No electric power here, however, as the only engine option is a 110bhp 1-litre three cylinder petrol engine. There are plans for a hybrid version, but it’s not due to land here until next year.


Dacia also appears to be making more of an effort with safety features for the Jogger. Stung by criticism from crash test experts EuroNCAP of both the Duster crossover and the new Spring electric car, Dacia will fit automatic emergency braking, an emergency ‘e-call’ phone system, and cruise control with a speed limiter as standard to the Jogger, along with blind spot warning for the mid-spec Comfort version.

Other standard kit will include rear parking sensors, air conditioning, automatic headlights, and front foglights. A touchscreen infotainment system will not be standard. As with other Dacia models, basic versions will come with a clamp to hold your smartphone, along with a USB socket that will allow you to control basic functions via buttons on the steering wheel. There is the option of an eight-inch touchscreen with Apple CarPlay and Android Auto, though.

Inside, the Jogger gets as simpler (and therefore cheaper) folding rear seat setup compared to most modern seven-seaters.
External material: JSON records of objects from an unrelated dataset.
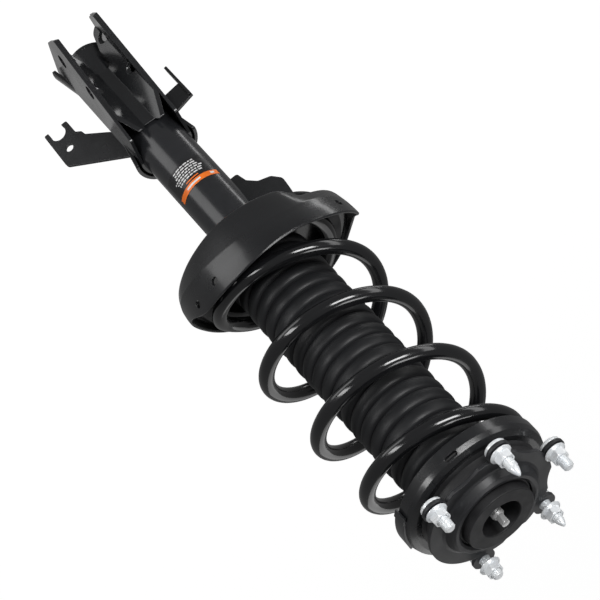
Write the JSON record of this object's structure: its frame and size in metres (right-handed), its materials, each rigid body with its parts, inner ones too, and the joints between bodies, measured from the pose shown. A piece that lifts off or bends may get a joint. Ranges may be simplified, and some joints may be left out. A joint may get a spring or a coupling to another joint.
{
  "type": "suspension strut assembly",
  "caption": "Suspension strut: damper tube with knuckle bracket and spring perch, coil spring over a bellows boot, and a studded rubber top mount with a steering bearing.",
  "frame": {"origin": "centre of the mount plate, on its top seating face", "axes": "+Z along the strut from the knuckle bracket to the top mount; +X towards the plain edge of the mount plate where it has no stud; the knuckle ears reach to about -Y"},
  "size_m": [0.1795, 0.1688, 0.711],
  "materials": {
    "ecoat_satin": "satin black e-coat",
    "ecoat_gloss": "gloss black paint",
    "bracket_paint": "gloss black paint",
    "tube_paint": "gloss black paint",
    "spring_paint": "gloss black powder coat",
    "zinc": "bright zinc plate",
    "plain_steel": "machined steel",
    "bearing_steel": "polished",
    "rod_chrome": "hard chrome and dark thread",
    "sintered": "sintered iron",
    "bronze": "bronze bush",
    "band": "PTFE band",
    "rubber": "moulded rubber",
    "foam": "microcellular urethane",
    "boot_plastic": "moulded rubber-like plastic",
    "plastic": "glass-filled nylon",
    "plastic_cage": "natural nylon",
    "label": "printed film"
  },
  "bodies": {
    "top_mount": {"mount_plate": "ecoat_satin", "plain_studs": "zinc", "pilot_studs": "zinc", "flange_nuts": "zinc", "mount_rubber": "rubber", "mount_inner_sleeve": "plain_steel", "rod_washer": "plain_steel", "rod_nut": "plain_steel", "piston_rod": "rod_chrome", "mount_lower_cup": "ecoat_satin", "bump_stop_cup": "ecoat_satin", "bump_stop": "foam", "bearing_upper_case": "plastic", "rebound_stop": "rubber", "rebound_ring": "plain_steel", "piston": "sintered", "piston_band": "band", "piston_shims": "plain_steel", "piston_nut": "plain_steel"},
    "ball_cage": {"bearing_cage": "plastic_cage", "bearing_balls": "bearing_steel"},
    "spring_seat": {"bearing_lower_case": "plastic", "upper_spring_seat": "ecoat_gloss", "upper_spring_pad": "rubber", "coil_spring": "spring_paint", "dust_boot": "boot_plastic"},
    "strut_body": {"outer_tube": "tube_paint", "base_cup": "tube_paint", "inner_tube": "plain_steel", "base_valve": "plain_steel", "rod_guide": "sintered", "rod_guide_bush": "bronze", "rod_seal": "rubber", "top_cap": "plain_steel", "lower_spring_perch": "ecoat_gloss", "lower_spring_pad": "rubber", "knuckle_bracket_outer": "bracket_paint", "knuckle_bracket_inner": "bracket_paint", "hose_bracket": "bracket_paint", "sensor_bracket": "bracket_paint", "line_bracket": "bracket_paint", "label": "label"}
  },
  "joints": [
    {"name": "steer_turn", "type": "hinge", "parent": "top_mount", "child": "spring_seat", "pos_m": [0, 0, -0.0098], "axis": [0, 0, 1], "range_deg": [-40, 40]},
    {"name": "bearing_roll", "type": "hinge", "parent": "top_mount", "child": "ball_cage", "pos_m": [0, 0, -0.0098], "axis": [0, 0, 1], "range_deg": [-20, 20]},
    {"name": "strut_stroke", "type": "slide", "parent": "spring_seat", "child": "strut_body", "axis": [0, 0, 1], "range_m": [0, 0.16], "stiffness_N_per_m": 28000, "springref_m": -0.03, "deforming": ["coil_spring", "dust_boot"]}
  ],
  "couplings": [
    {"joint": "bearing_roll", "follows": "steer_turn", "ratio": 0.5}
  ]
}
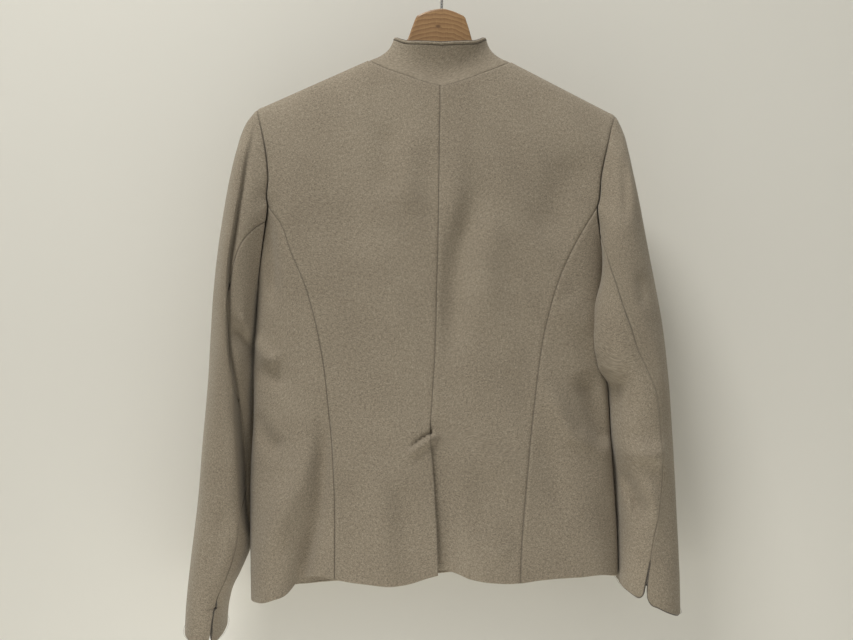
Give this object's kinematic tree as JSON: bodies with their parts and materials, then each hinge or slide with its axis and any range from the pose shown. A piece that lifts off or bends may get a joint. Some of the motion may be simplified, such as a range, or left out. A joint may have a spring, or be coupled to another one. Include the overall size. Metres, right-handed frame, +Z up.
{
  "type": "wool jacket on a wooden clothes hanger",
  "caption": "Short fitted wool jacket with a piped stand collar, princess seams, back vent and slit cuffs, hung on a wooden hanger with a wire hook.",
  "frame": {"origin": "Inner top of the hanger's hook, where a rail carries it", "axes": "+Z up; the jacket's back faces -Y and its front +Y; +X is the wearer's right and runs along the hanger's arms"},
  "size_m": [0.5854, 0.1185, 0.8133],
  "materials": {
    "wool": "soft melange woven wool, matt with a light nap",
    "braid": "dark twisted piping cord",
    "horn": "dull polished horn-like buttons",
    "beech": "varnished warm brown wood with an arched grain",
    "steel": "bright plated wire"
  },
  "bodies": {
    "root": {"back_left": "wool", "back_right": "wool", "side_back_left": "wool", "side_back_right": "wool", "front_left": "wool", "front_right": "wool", "collar": "wool", "sleeve_upper_left": "wool", "sleeve_under_left": "wool", "sleeve_upper_right": "wool", "sleeve_under_right": "wool", "collar_piping": "braid", "cuff_piping_upper_left": "braid", "cuff_piping_under_left": "braid", "cuff_piping_upper_right": "braid", "cuff_piping_under_right": "braid", "button_1": "horn", "button_2": "horn", "button_3": "horn", "button_4": "horn", "button_5": "horn", "hanger_wood": "beech", "hanger_hook": "steel"}
  },
  "joints": []
}
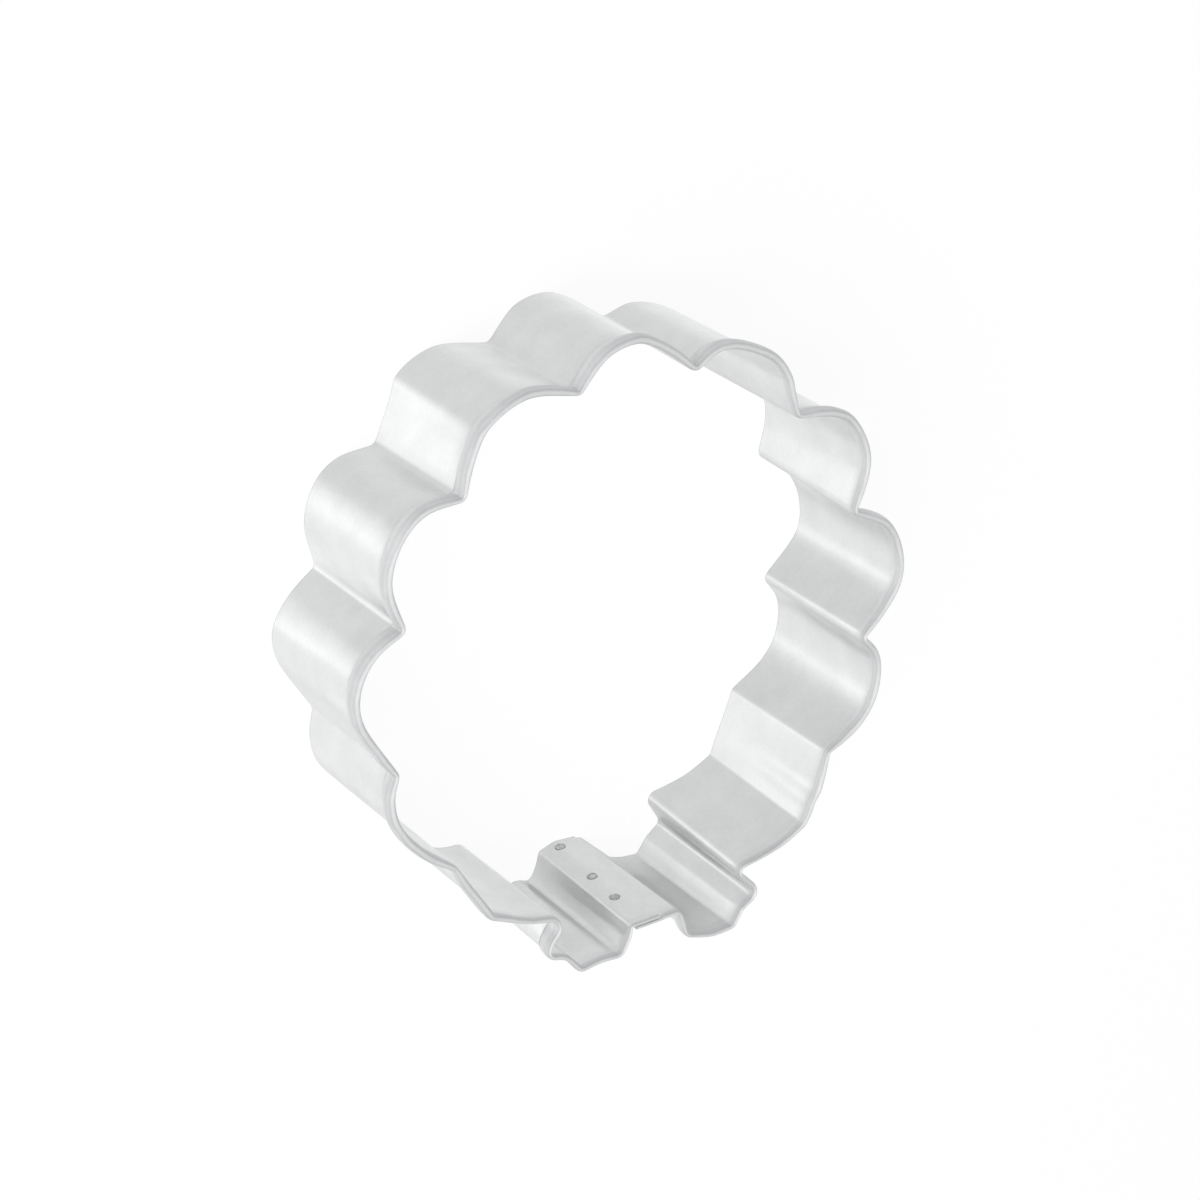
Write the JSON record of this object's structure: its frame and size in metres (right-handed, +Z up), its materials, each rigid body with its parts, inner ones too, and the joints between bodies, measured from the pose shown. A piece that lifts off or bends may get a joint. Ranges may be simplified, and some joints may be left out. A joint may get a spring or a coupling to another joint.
{
  "type": "cookie cutter",
  "caption": "Turkey-shaped tinplate cookie cutter: a bent band with a plain cutting edge, an outward rolled rim and lapped, spot-welded ends.",
  "frame": {"origin": "centre of the footprint at the plane of the cutting edge, on which the cutter stands", "axes": "+Z up from the cutting edge to the rolled rim, +Y towards the top of the turkey's tail, +X to the right seen from above"},
  "size_m": [0.0876, 0.0923, 0.0254],
  "materials": {
    "tinplate": "satin",
    "weld": "satin"
  },
  "bodies": {
    "root": {"band": "tinplate", "spot_weld_1": "weld", "spot_weld_2": "weld", "spot_weld_3": "weld"}
  },
  "joints": []
}
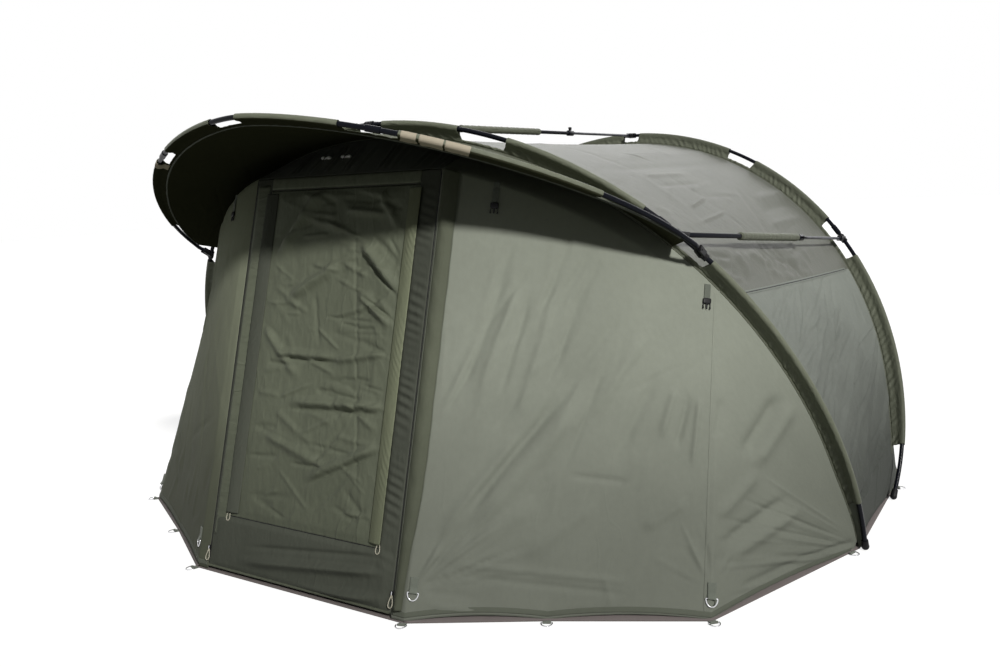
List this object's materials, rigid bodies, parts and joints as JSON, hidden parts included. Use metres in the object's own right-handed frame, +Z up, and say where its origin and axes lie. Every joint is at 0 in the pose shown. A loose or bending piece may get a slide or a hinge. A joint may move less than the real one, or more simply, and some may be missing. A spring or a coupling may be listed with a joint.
{
  "type": "bivvy tent",
  "caption": "Low dome shelter on curved pole ribs with tension bars, a forward peak and canopy, a zipped front door, gathered header, pegging rings and groundsheet.",
  "frame": {"origin": "on the ground, midway between the front rib's two feet, on the flat underside of the groundsheet", "axes": "+Z up, the door faces -Y, and +X is to the right as one looks at the door from the front"},
  "size_m": [3.056, 3.0992, 1.5234],
  "materials": {
    "fabric": "matte woven olive cloth",
    "sleeve_fabric": "matte dark olive woven cloth",
    "groundsheet": "coated cloth",
    "pole": "gloss black coat over aluminium tube",
    "moulding": "satin black moulding",
    "webbing": "ribbed grey-green webbing",
    "nickel": "bright nickel plate on steel wire"
  },
  "bodies": {
    "front_frame": {"groundsheet": "groundsheet", "front_rib_right_leg": "pole", "front_rib_left_leg": "pole", "front_rib_crown": "pole", "front_rib_sleeve": "sleeve_fabric", "peak_bracket_right": "moulding", "peak_bracket_left": "moulding", "top_bar_front_saddle": "moulding", "right_bar_front_saddle": "moulding", "left_bar_front_saddle": "moulding", "roof_panel": "fabric", "side_panel_right": "fabric", "side_panel_left": "fabric", "rear_wall": "fabric", "front_panel_right": "fabric", "front_panel_left": "fabric", "door_header": "fabric", "peak_canopy": "fabric", "storm_flap": "fabric", "seam_tab_right": "webbing", "seam_tab_left": "webbing", "door_tab_right": "webbing", "door_tab_left": "webbing"},
    "rear_frame": {"rear_rib_right_leg": "pole", "rear_rib_left_leg": "pole", "rear_rib_crown": "pole", "rear_rib_sleeve": "sleeve_fabric", "top_bar_rear_saddle": "moulding", "right_bar_rear_saddle": "moulding", "left_bar_rear_saddle": "moulding"},
    "peak_frame": {"peak_rib_right": "pole", "peak_rib_crown": "pole", "peak_rib_left": "pole", "peak_rib_sleeve": "sleeve_fabric"},
    "top_bar_outer": {"top_bar_outer_tube": "pole", "top_bar_wrap": "sleeve_fabric"},
    "top_bar_inner": {"top_bar_inner_tube": "pole"},
    "top_bar_clamp_knob": {"top_bar_knob": "moulding"},
    "right_bar_outer": {"right_bar_outer_tube": "pole", "right_bar_wrap": "sleeve_fabric"},
    "right_bar_inner": {"right_bar_inner_tube": "pole"},
    "right_bar_clamp_knob": {"right_bar_knob": "moulding"},
    "left_bar_outer": {"left_bar_outer_tube": "pole", "left_bar_wrap": "sleeve_fabric"},
    "left_bar_inner": {"left_bar_inner_tube": "pole"},
    "left_bar_clamp_knob": {"left_bar_knob": "moulding"},
    "door": {"door_panel": "fabric"},
    "inner_door": {"inner_door_panel": "fabric"},
    "door_slider_right_body": {"door_slider_right": "moulding"},
    "door_slider_left_body": {"door_slider_left": "moulding"},
    "inner_slider_right_body": {"inner_slider_right": "moulding"},
    "inner_slider_left_body": {"inner_slider_left": "moulding"},
    "vent_slider_right_body": {"vent_slider_right": "moulding"},
    "vent_slider_left_body": {"vent_slider_left": "moulding"},
    "seam_ring_right_body": {"seam_ring_right": "nickel"},
    "seam_ring_left_body": {"seam_ring_left": "nickel"},
    "door_ring_right_body": {"door_ring_right": "nickel"},
    "door_ring_left_body": {"door_ring_left": "nickel"},
    "door_strap_right_body": {"door_strap_right": "moulding"},
    "door_strap_left_body": {"door_strap_left": "moulding"}
  },
  "joints": [
    {"name": "rear_frame_fold", "type": "hinge", "parent": "front_frame", "child": "rear_frame", "pos_m": [0, 0.54, 0.013], "axis": [1, 0, 0], "range_deg": [0, 12], "deforming": ["roof_panel", "side_panel_right", "side_panel_left", "rear_wall"]},
    {"name": "peak_fold", "type": "hinge", "parent": "front_frame", "child": "peak_frame", "pos_m": [0, -0.46259, 1.0505], "axis": [-1, 0, 0], "range_deg": [0, 28], "deforming": ["peak_canopy"]},
    {"name": "top_bar_swing", "type": "hinge", "parent": "front_frame", "child": "top_bar_outer", "pos_m": [0, -0.59149, 1.49966], "axis": [1, 0, 0], "range_deg": [0, 4.94]},
    {"name": "top_bar_slide", "type": "slide", "parent": "top_bar_outer", "child": "top_bar_inner", "axis": [0, 0.9999, -0.0106], "range_m": [-0.3182, 0]},
    {"name": "top_bar_knob_turn", "type": "hinge", "parent": "top_bar_outer", "child": "top_bar_clamp_knob", "pos_m": [0, 0.76972, 1.4852], "axis": [0, 0.0106, 0.9999], "range_deg": [0, 180]},
    {"name": "right_bar_swing", "type": "hinge", "parent": "front_frame", "child": "right_bar_outer", "pos_m": [1.0695, -0.42258, 1.09276], "axis": [0.9877, -0.0622, -0.1434], "range_deg": [0, 3.38]},
    {"name": "right_bar_slide", "type": "slide", "parent": "right_bar_outer", "child": "right_bar_inner", "axis": [0.0502, 0.995, -0.0859], "range_m": [-0.2139, 0]},
    {"name": "right_bar_knob_turn", "type": "hinge", "parent": "right_bar_outer", "child": "right_bar_clamp_knob", "pos_m": [1.1202, 0.58198, 1.00606], "axis": [0.9987, -0.0504, 0], "range_deg": [0, 180]},
    {"name": "left_bar_swing", "type": "hinge", "parent": "front_frame", "child": "left_bar_outer", "pos_m": [-1.0695, -0.42258, 1.09276], "axis": [0.9877, 0.0622, 0.1434], "range_deg": [0, 3.38]},
    {"name": "left_bar_slide", "type": "slide", "parent": "left_bar_outer", "child": "left_bar_inner", "axis": [-0.0502, 0.995, -0.0859], "range_m": [-0.2139, 0]},
    {"name": "left_bar_knob_turn", "type": "hinge", "parent": "left_bar_outer", "child": "left_bar_clamp_knob", "pos_m": [-1.1202, 0.58198, 1.00606], "axis": [-0.9987, -0.0504, 0], "range_deg": [0, 180]},
    {"name": "door_swing", "type": "hinge", "parent": "front_frame", "child": "door", "pos_m": [0, -0.77492, 1.33172], "axis": [-1, 0, 0], "range_deg": [0, 60]},
    {"name": "inner_door_swing", "type": "hinge", "parent": "door", "child": "inner_door", "pos_m": [0, -0.78776, 1.28812], "axis": [-1, 0, 0], "range_deg": [0, 40]},
    {"name": "door_slider_right_run", "type": "slide", "parent": "door", "child": "door_slider_right_body", "axis": [0, 0.2824, 0.9593], "range_m": [0, 1.2]},
    {"name": "door_slider_left_run", "type": "slide", "parent": "door", "child": "door_slider_left_body", "axis": [0, 0.2824, 0.9593], "range_m": [0, 1.2]},
    {"name": "inner_slider_right_run", "type": "slide", "parent": "inner_door", "child": "inner_slider_right_body", "axis": [0, 0.2824, 0.9593], "range_m": [0, 1.05]},
    {"name": "inner_slider_left_run", "type": "slide", "parent": "inner_door", "child": "inner_slider_left_body", "axis": [0, 0.2824, 0.9593], "range_m": [0, 1.05]},
    {"name": "vent_slider_right_run", "type": "slide", "parent": "front_frame", "child": "vent_slider_right_body", "axis": [-0.0162, 0.9983, -0.0562], "range_m": [0, 1.1]},
    {"name": "vent_slider_left_run", "type": "slide", "parent": "front_frame", "child": "vent_slider_left_body", "axis": [0.0162, 0.9983, -0.0562], "range_m": [0, 1.1]},
    {"name": "seam_ring_right_swing", "type": "hinge", "parent": "front_frame", "child": "seam_ring_right_body", "pos_m": [1.25636, -0.7169, 0.05993], "axis": [-0.8896, -0.4499, 0.079], "range_deg": [0, 90]},
    {"name": "seam_ring_left_swing", "type": "hinge", "parent": "front_frame", "child": "seam_ring_left_body", "pos_m": [-1.25636, -0.7169, 0.05993], "axis": [-0.8896, 0.4499, -0.079], "range_deg": [0, 90]},
    {"name": "door_ring_right_swing", "type": "hinge", "parent": "front_frame", "child": "door_ring_right_body", "pos_m": [0.48527, -1.13688, 0.08718], "axis": [-0.8828, -0.4504, 0.1334], "range_deg": [0, 90]},
    {"name": "door_ring_left_swing", "type": "hinge", "parent": "front_frame", "child": "door_ring_left_body", "pos_m": [-0.48527, -1.13688, 0.08718], "axis": [-0.8828, 0.4504, -0.1334], "range_deg": [0, 90]},
    {"name": "door_strap_right_swing", "type": "hinge", "parent": "front_frame", "child": "door_strap_right_body", "pos_m": [0.59047, -0.737, 1.265], "axis": [-0.908, -0.4022, 0.117], "range_deg": [0, 60]},
    {"name": "door_strap_left_swing", "type": "hinge", "parent": "front_frame", "child": "door_strap_left_body", "pos_m": [-0.59047, -0.737, 1.265], "axis": [-0.908, 0.4022, -0.117], "range_deg": [0, 60]}
  ],
  "couplings": [
    {"joint": "top_bar_swing", "follows": "rear_frame_fold", "ratio": 0.40742},
    {"joint": "top_bar_slide", "follows": "rear_frame_fold", "m_per_rad": -1.5144},
    {"joint": "right_bar_swing", "follows": "rear_frame_fold", "ratio": 0.27757},
    {"joint": "right_bar_slide", "follows": "rear_frame_fold", "m_per_rad": -1.0167},
    {"joint": "left_bar_swing", "follows": "rear_frame_fold", "ratio": 0.27757},
    {"joint": "left_bar_slide", "follows": "rear_frame_fold", "m_per_rad": -1.0167}
  ]
}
Instead of the sixth and seventh seats folding flat into the floor, they simply fold and tumble forward, to rest against the backs of the middle-row seats.

Or, if you want to maximise the boot volume, you can remove the rear-most seats entirely. The centre row of seats split-folds 60:40 or, if you need a completely flat rear load space, can also be folded and tumbled forward to rest against the backs of the front seats.


With all seven seats in use, the Jogger still has a 212-litre boot, while if you fold the third row seats, you get 699 litres. Take the third row out and fold the middle row, and you have 2,085 litres of room, plus a boot floor that’s a full two-metres long — impressive for a car that’s just 4.5 metres from stem to stern.

Up front, there’s another 23 litres' worth of storage space, including a generous seven-litre glovebox, a 1.3-litre storage box in the centre console, and door bins that can hold a one-litres drinks bottle.

While there will be three different models in the Jogger line-up — Essential, Comfort (which comes with electric door mirrors, automatic wipers, the eight-inch touchscreen, and fold-out roof rails), and Extreme SE (16-inch alloys, heated seats, navigation, wireless smartphone connection) Dacia Ireland says that to keep things simple for customers, there will be just two optional extras for each model — metallic paint and a spare wheel.

While Fiat his hoping its electric supermini will herald a new future, so far, Dacia has said that it will go slowly with any electric roll-out. It has the Spring small crossover EV on sale in Europe already, but feels that electric power is still too expensive for many of its core customers.

Dacia says that it will reduce its CO2 emissions in other ways, including making its cars lighter and simpler, as well as offering LPG options, which trims CO2 by around ten per cent compared to unleaded petrol.